7 Strategic Utilization of Technology for Pain Management Process Improvement in a Pediatric Acute Care Facility

Wednesday, January 20, 2010
Kathy Klimpel, MS, BSN , Administration, Rady Childrens Hospital - San Diego, San Diego, CA
Abbey Marquette, MS, BS , Quality Management, Rady Childrens Hospital - San Diego, San Diego, CA
Denise Givens, CFNP, MS, BSN , Administration, Rady Childrens Hospital - San Diego, San Diego, CA
Purpose:
Pain reassessment rates were consistently low at this pediatric facility. Interventions to standardize auditing ease through the EMR allowed for increased audit frequency and real time follow-up with staff. This increased AIR cycle compliance, patient pain management and satisfaction.

Significance:
Pain often accompanies patients with various illnesses. If not assessed and treated, pain can greatly impact the patient's care. Undertreated pain can: decrease function & delay rehabilitation; cause sleep deprivation which decreases ability to cope & delays wound healing; and increases anxiety.

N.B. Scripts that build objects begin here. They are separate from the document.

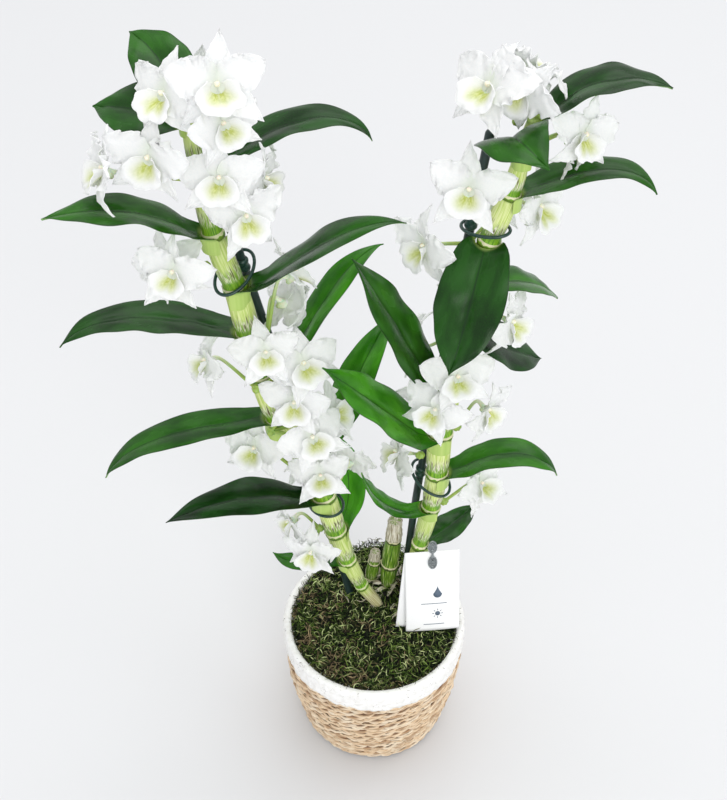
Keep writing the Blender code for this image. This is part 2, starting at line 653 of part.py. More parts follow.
# ---- flowers ----------------------------------------------------------------------------
def flower_shells(centre, azimuth, elevation, roll, span, foot):
    """A flower's three closed shells, each as rings with the points that cap its two ends:
    the stalk, the disc of petals and sepals, and the lip."""
    face = direction(azimuth, elevation)
    level = unit(np.cross((0.0, 0.0, 1.0), face))
    right, up = turned_pair(level, np.cross(face, level), roll)
    scale = span / 2

    def at(x, y, z):
        return centre + scale * (x * right + y * up + z * face)

    left_half = [(180 - angle, reach, lift) for angle, reach, lift in FLOWER_HALF_OUTLINE[:0:-1]]
    outline = []
    for angle, reach, lift in (*FLOWER_HALF_OUTLINE, *left_half):
        a = math.radians(angle)
        outline.append(at(reach * math.cos(a), reach * math.sin(a), lift))
    disc = ([outline], at(0, 0, -FLOWER_BACK), at(0, 0, FLOWER_FRONT))
    turns = [2 * math.pi * k / LIP_SIDES for k in range(LIP_SIDES)]
    cup = [[at(radius * math.cos(t), radius * math.sin(t) - sag, reach) for t in turns]
           for radius, sag, reach in ((THROAT_RADIUS, 0, LIP_FOOT), (LIP_RADIUS, LIP_SAG, LIP_REACH))]
    lip = (cup, None, at(0, -0.8 * LIP_SAG, LIP_REACH / 2))
    bend = at(0, 0, -PEDICEL_REACH)
    root = foot + 0.4 * KNOB_RADIUS * unit(bend - foot)
    path = smooth_path((centre, bend, root), 2)
    stalk = (tube_rings(path, [PEDICEL_RADIUS] * len(path), 5, up), None, None)
    return {"stalk": stalk, "disc": disc, "lip": lip}


def make_cluster(name, cane, node, foot_azimuth, flowers):
    """The flowers that grow from one node, made one solid with the foot of their stalks."""
    centre, radius = node_of(cane, node)
    foot = centre + (radius + KNOB_GAP + KNOB_RADIUS) * direction(foot_azimuth, 0)
    knob = bmesh.new()
    bmesh.ops.create_icosphere(knob, subdivisions=1, radius=KNOB_RADIUS)
    bmesh.ops.translate(knob, verts=knob.verts, vec=Vector(foot))
    cluster = add_object(name, knob, "petal")
    for number, (x, y, z, azimuth, elevation, roll, span) in enumerate(flowers, 1):
        place = centre + np.array([x, y, z]) / 1000
        shells = flower_shells(place, azimuth, elevation, roll, span / 1000, foot)
        for part, (rings, start, end) in shells.items():
            data = bmesh.new()
            add_loft(data, rings, start, end)
            combine(cluster, add_object(f"{name}_{part}_{number}", data, "petal"), "UNION")


def main():
    for old in list(bpy.data.objects):
        bpy.data.objects.remove(old)
    make_basket()
    make_pot()
    make_bark()
    make_moss()
    make_stems()
    for name, row in CLIPS.items():
        make_clip(name, *row)
    make_card()
    make_card_clip()
    for name, row in LEAVES.items():
        make_leaf(name, *row)
    for name, row in CLUSTERS.items():
        make_cluster(name, *row)


main()
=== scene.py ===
"""Looks of a two-caned white dendrobium orchid in a woven basket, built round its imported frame.

Metres, +Z up, the frame's own axes: +X is the plant's right and -Y its front. Every piece stands
where its solid in the frame stands, and rides on the one body, "root".
"""

import math

import bpy
import numpy as np
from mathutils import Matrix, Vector


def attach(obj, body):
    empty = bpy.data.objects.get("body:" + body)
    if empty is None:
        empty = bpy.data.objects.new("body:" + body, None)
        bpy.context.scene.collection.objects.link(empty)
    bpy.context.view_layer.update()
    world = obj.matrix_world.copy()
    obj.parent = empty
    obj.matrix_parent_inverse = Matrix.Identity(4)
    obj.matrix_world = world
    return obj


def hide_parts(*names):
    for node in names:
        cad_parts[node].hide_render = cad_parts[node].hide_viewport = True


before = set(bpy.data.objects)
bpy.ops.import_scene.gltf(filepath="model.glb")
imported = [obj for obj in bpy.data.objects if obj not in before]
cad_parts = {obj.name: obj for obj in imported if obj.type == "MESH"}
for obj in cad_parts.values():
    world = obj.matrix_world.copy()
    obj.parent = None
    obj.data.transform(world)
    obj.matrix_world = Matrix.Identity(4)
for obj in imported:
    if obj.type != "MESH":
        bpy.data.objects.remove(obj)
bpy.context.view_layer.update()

RANDOM = np.random.default_rng(20)

# ---- sizes of the frame ------------------------------------------------------------------
BASKET_HEIGHT = 0.120
BASKET_RIM_RADIUS = 0.075
BASKET_BASE_RADIUS = 0.061
BASKET_BULGE = 0.0040     # of the side beyond a straight taper, at mid height
BASKET_WALL = 0.0065
MOSS_RADIUS = 0.0679
MOSS_FRONT_DROP = 0.005   # of the moss below the rim
MOSS_HEAP = 0.021         # its rise behind the canes
MOSS_HEAP_X = 0.010
MOSS_HEAP_WIDTH = 0.048
STEM_FOOT = 0.0993        # just over the potting bark
STAKE_RADIUS = 0.003
CLIP_WIRE = 0.0011
NODE_SWELL = 0.0008       # of a stem at each node
KNOB_RADIUS = 0.0042      # foot of a flower cluster
KNOB_GAP = 0.0004         # between that foot and its cane

# ---- sizes of the detail -----------------------------------------------------------------
COURSES = 22              # of the weave, up the basket's side
FIRST_COURSE = 0.0052     # height of the lowest
BASE_RINGS = 8            # twisted rings under the basket
STRAND_SIDES = 10         # of a seagrass strand
BAND_STATIONS = 420       # round the painted band
BAND_LOW = 0.0985         # where the white paint ends on the basket's side
BAND_ROUND = 0.0030       # height of the rounding on top of the rim
MOSS_STRANDS = 8200
MOSS_WISPS = 520          # moss strands that climb the wall to the rim
RIM_FRAYS = (420, 620)    # white ones and dark ones
WEAVE_FRAYS = (900, 700)  # dark ones and straw ones
SCRAPS = 26               # dry litter at the foot of the old canes
SPAN_STEPS = 26           # stations from one node of a stem to the next
OLD_STEPS = 20            # the same for an old cane's joints
STEM_SIDES = 44

# ---- light and camera --------------------------------------------------------------------
# name, place, what it points at, side in metres and watts
LAMPS = (
    ("key_overhead", (0.7, 1.2, 4.8), (0, 0, 0.35), 4.2, 92),
    ("fill_front", (1.0, -4.4, 2.6), (0, 0, 0.30), 3.0, 98),
)
WORLD_STRENGTH = 0.84
FLOOR_COLOUR = (219, 220, 222)
FLOOR_RADIUS = 9
CAMERA_PLACE = (-0.00875, -0.55445, 0.88319)
CAMERA_TILT = 47.05       # degrees up from straight down
CAMERA_LENS, CAMERA_SENSOR = 50, 36  # mm

# ---- the plant ---------------------------------------------------------------------------
# a stem's y, then x, height above the basket's rim and radius at each node
STEMS = {
    "cane_left": (0.009, (
        (0.005, 0.002, 0.0040), (-0.010, 0.031, 0.0052), (-0.021, 0.063, 0.0065), (-0.030, 0.099, 0.0080),
        (-0.038, 0.139, 0.0085), (-0.051, 0.182, 0.0085), (-0.068, 0.221, 0.0085), (-0.078, 0.262, 0.0085),
        (-0.084, 0.298, 0.0080), (-0.090, 0.336, 0.0075), (-0.100, 0.376, 0.0065), (-0.105, 0.420, 0.0050),
        (-0.108, 0.458, 0.0035),
    )),
    "cane_right": (0.017, (
        (0.028, 0.012, 0.0055), (0.036, 0.073, 0.0060), (0.043, 0.118, 0.0070), (0.046, 0.156, 0.0080),
        (0.047, 0.198, 0.0085), (0.051, 0.245, 0.0085), (0.056, 0.290, 0.0085), (0.061, 0.328, 0.0080),
        (0.069, 0.365, 0.0070), (0.079, 0.399, 0.0060), (0.084, 0.426, 0.0045), (0.088, 0.449, 0.0035),
    )),
    "old_cane": (0.028, (
        (0.0115, 0.008, 0.0055), (0.0130, 0.035, 0.0068), (0.0155, 0.067, 0.0060), (0.0165, 0.090, 0.0042),
    )),
    "old_bulb": (0.034, ((-0.0020, 0.010, 0.0050), (0.0000, 0.030, 0.0047), (0.0010, 0.044, 0.0024))),
}
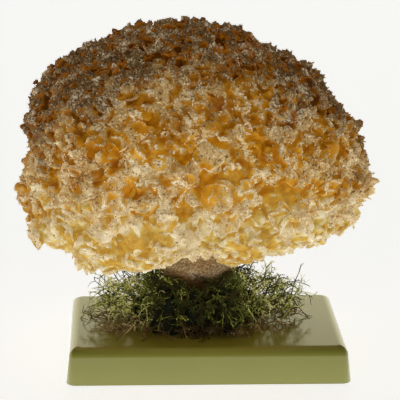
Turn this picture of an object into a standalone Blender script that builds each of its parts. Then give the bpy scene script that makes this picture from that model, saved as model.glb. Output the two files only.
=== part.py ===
"""A cauliflower fungus on a bed of moss, screwed to a moulded plinth.

The fungus is one solid: a stalk that flares into a broad head of crowded lobes. Eight tufts of moss
ring the stalk. The plinth is a moulded shell, open below, and one screw with a washer goes up
through it into the stalk.
"""

import math

import bmesh
import bpy
from mathutils import Vector, noise

MM = 0.001

# Driving dimensions, in millimetres. +X is the fungus's right, +Y its back, +Z up.
PLINTH_WIDTH = 180.0
PLINTH_DEPTH = 120.0
PLINTH_HEIGHT = 23.0
PLINTH_WALL = 3.0
PLINTH_ROUNDING = 6.0
PLINTH_DRAFT_DEG = 4.3
PLINTH_PLACE = (6.6, -1.2)  # off centre under the head, whose box's middle is the origin

HEAD_CENTRE = (-0.4, -1.2, 113.0)
HEAD_HALF_DEPTH = 95.0
# The head's front outline: its radius about HEAD_CENTRE every 15 degrees, from +X round over the top.
HEAD_OUTLINE = [
    114.0, 114.5, 111.0, 111.5, 104.0, 107.0, 110.0, 113.0, 115.5, 122.5, 124.5, 116.5,
    113.0, 113.0, 91.0, 79.0, 56.0, 43.0, 43.0, 46.0, 53.0, 62.0, 78.0, 101.0,
]
HEAD_DETAIL = 5  # the icosphere's subdivisions, which give 5120 triangles
CLUSTER_SIZE = 30.0  # how far apart the clusters of lobes stand
CLUSTER_RELIEF = 15.0  # how far a point one cluster size from a crown lies below it

STALK_PLACE = HEAD_CENTRE[:2]
# The stalk's side, from the foot up into the head: radius and height.
STALK_PROFILE = [(15.0, 23.3), (16.5, 28.0), (17.0, 38.0), (18.5, 48.0), (21.5, 57.0), (29.0, 68.0), (33.0, 84.0)]
STALK_FACETS = 40

MOSS_TUFTS = [
    # name, middle angle from +X, reach outwards, height
    ("moss_right", 0.0, 66.0, 33.0),
    ("moss_back_right", 45.0, 47.0, 35.0),
    ("moss_back", 90.0, 34.0, 31.0),
    ("moss_back_left", 135.0, 48.0, 34.0),
    ("moss_left", 180.0, 66.0, 33.0),
    ("moss_front_left", 225.0, 45.0, 34.0),
    ("moss_front", 270.0, 33.0, 34.0),
    ("moss_front_right", 315.0, 43.0, 34.0),
]
MOSS_INNER_RADIUS = 22.4  # clear of the stalk up to the moss's top
MOSS_TUCK = 7.0  # how far a tuft's round shape would run on under the stalk
MOSS_CROWDING = 1.12  # a tuft's width against its sector's, so that neighbours press flat on each other
MOSS_CLUMP = 11.0  # how far apart the moss's lumps stand
MOSS_RELIEF = 9.0

CLEARANCE = 0.3
SCREW_LENGTH = 22.0
SCREW_RADIUS = 2.0
SCREW_HEAD_RADIUS = 4.0
SCREW_HEAD_HEIGHT = 2.4
SLOT_WIDTH = 1.0
SLOT_DEPTH = 1.2
WASHER_RADIUS = 7.0
WASHER_THICKNESS = 1.0

COLOURS = {
    "plinth": ((0.24, 0.25, 0.07), 0.22, 0.0),
    "fungus": ((0.66, 0.45, 0.16), 0.6, 0.0),
    "moss": ((0.09, 0.13, 0.03), 0.9, 0.0),
    "steel": ((0.55, 0.55, 0.56), 0.3, 1.0),
}


def clear_scene():
    for obj in list(bpy.data.objects):
        bpy.data.objects.remove(obj, do_unlink=True)


def new_collection(name):
    collection = bpy.data.collections.new(name)
    bpy.context.scene.collection.children.link(collection)
    return collection


def new_material(name):
    colour, roughness, metallic = COLOURS[name]
    material = bpy.data.materials.new(name)
    material.use_nodes = True
    shader = material.node_tree.nodes["Principled BSDF"]
    shader.inputs["Base Color"].default_value = (*colour, 1.0)
    shader.inputs["Roughness"].default_value = roughness
    shader.inputs["Metallic"].default_value = metallic
    material.diffuse_color = (*colour, 1.0)
    return material


def object_from(bm, name, collection, material=None):
    """A bmesh in millimetres becomes an object in metres."""
    bmesh.ops.scale(bm, vec=(MM, MM, MM), verts=bm.verts)
    mesh = bpy.data.meshes.new(name)
    bm.to_mesh(mesh)
    bm.free()
    obj = bpy.data.objects.new(name, mesh)
    collection.objects.link(obj)
    if material:
        mesh.materials.append(material)
    return obj


def make_cutter(obj):
    obj.hide_render = True
    obj.display_type = "WIRE"
    return obj


def add_boolean(obj, other, operation):
    modifier = obj.modifiers.new(f"{operation.lower()}_{other.name}", "BOOLEAN")
    modifier.object = other
    modifier.operation = operation


def cylinder(radius, bottom, top, segments=32, place=(0.0, 0.0)):
    bm = bmesh.new()
    bmesh.ops.create_cone(bm, cap_ends=True, segments=segments, radius1=radius, radius2=radius, depth=top - bottom)
    bmesh.ops.translate(bm, vec=(place[0], place[1], (top + bottom) / 2), verts=bm.verts)
    return bm


def drafted_block(width, depth, bottom, top, rounding, segments):
    """A block whose walls lean in by the draft, with its top and upright edges rounded."""
    lean = 2 * (top - bottom) * math.tan(math.radians(PLINTH_DRAFT_DEG))
    bm = bmesh.new()
    bmesh.ops.create_cube(bm, size=1.0)
    for vert in bm.verts:
        inset = lean if vert.co.z > 0 else 0.0
        vert.co.x *= width - inset
        vert.co.y *= depth - inset
        vert.co.z = top if vert.co.z > 0 else bottom
    outer = [edge for edge in bm.edges if any(vert.co.z == top for vert in edge.verts)]
    bmesh.ops.bevel(bm, geom=outer, offset=rounding, segments=segments, profile=0.5, affect="EDGES")
    bmesh.ops.translate(bm, vec=(*PLINTH_PLACE, 0.0), verts=bm.verts)
    return bm


def make_plinth(parts, cutters, material):
    plinth = object_from(
        drafted_block(PLINTH_WIDTH, PLINTH_DEPTH, 0.0, PLINTH_HEIGHT, PLINTH_ROUNDING, 6), "plinth", parts, material
    )
    # The cavity's mouth is below the rim, so it is made wider there by the same draft.
    below = 1.0
    widening = 2 * below * math.tan(math.radians(PLINTH_DRAFT_DEG))
    cavity = drafted_block(
        PLINTH_WIDTH - 2 * PLINTH_WALL + widening,
        PLINTH_DEPTH - 2 * PLINTH_WALL + widening,
        -below,
        PLINTH_HEIGHT - PLINTH_WALL,
        PLINTH_ROUNDING - PLINTH_WALL,
        3,
    )
    add_boolean(plinth, make_cutter(object_from(cavity, "plinth_cavity", cutters)), "DIFFERENCE")
    hole = cylinder(SCREW_RADIUS + CLEARANCE, PLINTH_HEIGHT - PLINTH_WALL - 1, PLINTH_HEIGHT + 1, place=STALK_PLACE)
    add_boolean(plinth, make_cutter(object_from(hole, "screw_hole", cutters)), "DIFFERENCE")
    return plinth


def outline_radius(angle):
    """The front outline's radius at this angle, on a smooth closed curve through HEAD_OUTLINE."""
    count = len(HEAD_OUTLINE)
    place = angle % math.tau / math.tau * count
    index = int(place)
    t = place - index
    before, here, after, beyond = (HEAD_OUTLINE[(index + step) % count] for step in (-1, 0, 1, 2))
    return 0.5 * (
        2 * here
        + (after - before) * t
        + (2 * before - 5 * here + 4 * after - beyond) * t**2
        + (3 * here - before - 3 * after + beyond) * t**3
    )


def head_radius(direction):
    """The head's radius: an ellipse between its front outline and its half depth, plus domed clusters."""
    front = outline_radius(math.atan2(direction.z, direction.x))
    smooth = 1 / math.sqrt((1 - direction.y**2) / front**2 + direction.y**2 / HEAD_HALF_DEPTH**2)
    nearest = noise.voronoi(direction * smooth / CLUSTER_SIZE)[0][0]
    return smooth - CLUSTER_RELIEF * min(nearest, 1.0) ** 2


def make_stalk(cutters):
    """The stalk is a turned profile, closed at its foot and at its top inside the head."""
    bm = bmesh.new()
    points = [(0.0, STALK_PROFILE[-1][1]), *reversed(STALK_PROFILE), (0.0, STALK_PROFILE[0][1])]
    verts = [bm.verts.new((radius, 0.0, height)) for radius, height in points]
    for first, second in zip(verts, verts[1:]):
        bm.edges.new((first, second))
    stalk = object_from(bm, "stalk", cutters)
    stalk.location = (STALK_PLACE[0] * MM, STALK_PLACE[1] * MM, 0)
    screw = stalk.modifiers.new("turned", "SCREW")
    screw.steps = STALK_FACETS
    screw.render_steps = STALK_FACETS
    screw.use_merge_vertices = True
    screw.merge_threshold = 0.00001
    return make_cutter(stalk)


def make_fungus(parts, cutters, material):
    bm = bmesh.new()
    bmesh.ops.create_icosphere(bm, subdivisions=HEAD_DETAIL, radius=1.0)
    centre = Vector(HEAD_CENTRE)
    for vert in bm.verts:
        direction = vert.co.normalized()
        vert.co = centre + direction * head_radius(direction)
    fungus = object_from(bm, "fungus", parts, material)
    add_boolean(fungus, make_stalk(cutters), "UNION")
    foot = STALK_PROFILE[0][1]
    bore = cylinder(
        SCREW_RADIUS + CLEARANCE, foot - 1, PLINTH_HEIGHT - PLINTH_WALL + SCREW_LENGTH + CLEARANCE, place=STALK_PLACE
    )
    add_boolean(fungus, make_cutter(object_from(bore, "screw_bore", cutters)), "DIFFERENCE")
    return fungus


def sector_cutter(name, middle_deg, reach, bottom, top, cutters):
    """A sector of a ring round the stalk, half the clearance short of its neighbours on both sides."""
    half = math.pi / len(MOSS_TUFTS)
    middle = math.radians(middle_deg)
    inner, outer = MOSS_INNER_RADIUS, reach + 20.0
    trim_inner = CLEARANCE / 2 / inner
    trim_outer = CLEARANCE / 2 / outer
    steps = 6
    arc = [middle - half + trim_inner + step * 2 * (half - trim_inner) / steps for step in range(steps + 1)]
    corners = [(inner * math.cos(angle), inner * math.sin(angle)) for angle in arc]
    for angle in (middle + half - trim_outer, middle - half + trim_outer):
        corners.append((outer / math.cos(half) * math.cos(angle), outer / math.cos(half) * math.sin(angle)))
    bm = bmesh.new()
    base = [bm.verts.new((x + STALK_PLACE[0], y + STALK_PLACE[1], bottom)) for x, y in corners]
    face = bm.faces.new(base)
    grown = bmesh.ops.extrude_face_region(bm, geom=[face])
    raised = [item for item in grown["geom"] if isinstance(item, bmesh.types.BMVert)]
    bmesh.ops.translate(bm, vec=(0, 0, top - bottom), verts=raised)
    bmesh.ops.recalc_face_normals(bm, faces=bm.faces)
    return make_cutter(object_from(bm, f"sector_{name}", cutters))


def make_moss(parts, cutters, material):
    bottom = PLINTH_HEIGHT + CLEARANCE
    for name, middle_deg, reach, height in MOSS_TUFTS:
        bm = bmesh.new()
        bmesh.ops.create_uvsphere(bm, u_segments=28, v_segments=18, radius=1.0)
        middle = math.radians(middle_deg)
        along = Vector((math.cos(middle), math.sin(middle), 0))
        across = Vector((-math.sin(middle), math.cos(middle), 0))
        radial = (reach - MOSS_INNER_RADIUS) / 2 + MOSS_TUCK
        place = Vector((*STALK_PLACE, bottom)) + along * (reach - radial)
        broad = reach * math.tan(math.pi / len(MOSS_TUFTS)) * MOSS_CROWDING
        for vert in bm.verts:
            unit = vert.co.copy()
            lump = 1 - MOSS_RELIEF * noise.voronoi(unit * height / MOSS_CLUMP + along * 5)[0][0] / height
            vert.co = place + (along * unit.x * radial + across * unit.y * broad + Vector((0, 0, unit.z * height))) * lump
        tuft = object_from(bm, name, parts, material)
        sector = sector_cutter(name, middle_deg, reach, bottom, bottom + height + 5, cutters)
        add_boolean(tuft, sector, "INTERSECT")


def make_screw(parts, cutters, material):
    seat = PLINTH_HEIGHT - PLINTH_WALL - CLEARANCE
    washer_bottom = seat - WASHER_THICKNESS
    washer = object_from(cylinder(WASHER_RADIUS, washer_bottom, seat, 40, STALK_PLACE), "screw_washer", parts, material)
    eye = cylinder(SCREW_RADIUS + CLEARANCE, washer_bottom - 1, seat + 1, 24, STALK_PLACE)
    add_boolean(washer, make_cutter(object_from(eye, "washer_eye", cutters)), "DIFFERENCE")

    head_top = washer_bottom - CLEARANCE
    head_bottom = head_top - SCREW_HEAD_HEIGHT
    head = cylinder(SCREW_HEAD_RADIUS, head_bottom, head_top, 32, STALK_PLACE)
    screw = object_from(head, "fixing_screw", parts, material)
    shank = cylinder(SCREW_RADIUS, head_top - 1, head_top + SCREW_LENGTH, 24, STALK_PLACE)
    add_boolean(screw, make_cutter(object_from(shank, "screw_shank", cutters)), "UNION")
    slot = bmesh.new()
    bmesh.ops.create_cube(slot, size=1.0)
    bmesh.ops.scale(slot, vec=(SCREW_HEAD_RADIUS * 3, SLOT_WIDTH, SLOT_DEPTH * 2), verts=slot.verts)
    bmesh.ops.translate(slot, vec=(*STALK_PLACE, head_bottom), verts=slot.verts)
    add_boolean(screw, make_cutter(object_from(slot, "screw_slot", cutters)), "DIFFERENCE")


def main():
    clear_scene()
    parts = new_collection("cauliflower_fungus")
    cutters = new_collection("cutters")
    materials = {name: new_material(name) for name in COLOURS}
    make_plinth(parts, cutters, materials["plinth"])
    make_fungus(parts, cutters, materials["fungus"])
    make_moss(parts, cutters, materials["moss"])
    make_screw(parts, cutters, materials["steel"])


main()
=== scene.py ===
# %% [markdown]
# # A cauliflower fungus on its plinth
#
# A cauliflower fungus is one body that branches into hundreds of thin, ruffled lobes. Their margins are
# crumbly and pale, and their faces are smooth and amber where light passes through the flesh. This lesson
# grows the lobes round the solid head of the frame, beds the stalk in moss, and gives the moulded plinth
# its gloss. Shapes are worked out in millimetres, which become metres when a mesh is made. The materials
# read the finished meshes, so their own lengths are in metres.

# %% Load the frame
import math
from types import SimpleNamespace

import bpy
import numpy as np
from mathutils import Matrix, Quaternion, Vector


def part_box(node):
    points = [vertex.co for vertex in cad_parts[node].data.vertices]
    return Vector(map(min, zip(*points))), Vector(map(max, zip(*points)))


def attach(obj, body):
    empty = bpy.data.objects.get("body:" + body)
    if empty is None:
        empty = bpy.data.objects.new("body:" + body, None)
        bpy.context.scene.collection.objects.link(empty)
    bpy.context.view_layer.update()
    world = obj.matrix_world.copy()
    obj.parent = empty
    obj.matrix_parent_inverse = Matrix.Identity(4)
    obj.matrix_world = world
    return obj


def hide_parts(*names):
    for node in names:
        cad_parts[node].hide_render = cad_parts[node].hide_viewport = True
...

Strategy and Implementation:
A multidisciplinary team assembled to develop interventions to increase pain reassessment compliance. First, pain auditing practices were standardized with the use of AIR (Assessment, Intervention, Reassessment) cycles, allowing for internal and external benchmarking. Next, a customized EMR pain report was developed for real-time acquisition of pain documentation in the EMR by patient, unit, and/or date. These improvements enabled an increase in pain AIR auditing to weekly by quality department and monthly by Pain Resource Nurses. Units posted audit results, educated staff on AIR cycles and pain management, and followed-up with noncompliant nurses identified in the audits. Some units utilized charge or resource RNs to pull the EMR pain report and conduct real-time audits. However, this was only done consistently at every shift in the NICU. Data was collected weekly for 15 weeks by unit for trending and comparison amongst units.

Evaluation:
Pain reassessment rose from 56% in Fall 08, to 89% in June 09. Overall Pain AIR cycles have remained above 88% since April 09. The EMR pain report allows for easy, real-time standardized auditing & immediate staff education, dramatically improving pain reassessment compliance & patient care.

Implications for Practice:
Customizing the EMR optimized the technology to gain benefits of the automated system. This, along with standardization of practice, can be applied to other clinical goals to increase the frequency and ease of data collection, benchmarking, and improve quality practices throughout the hospital.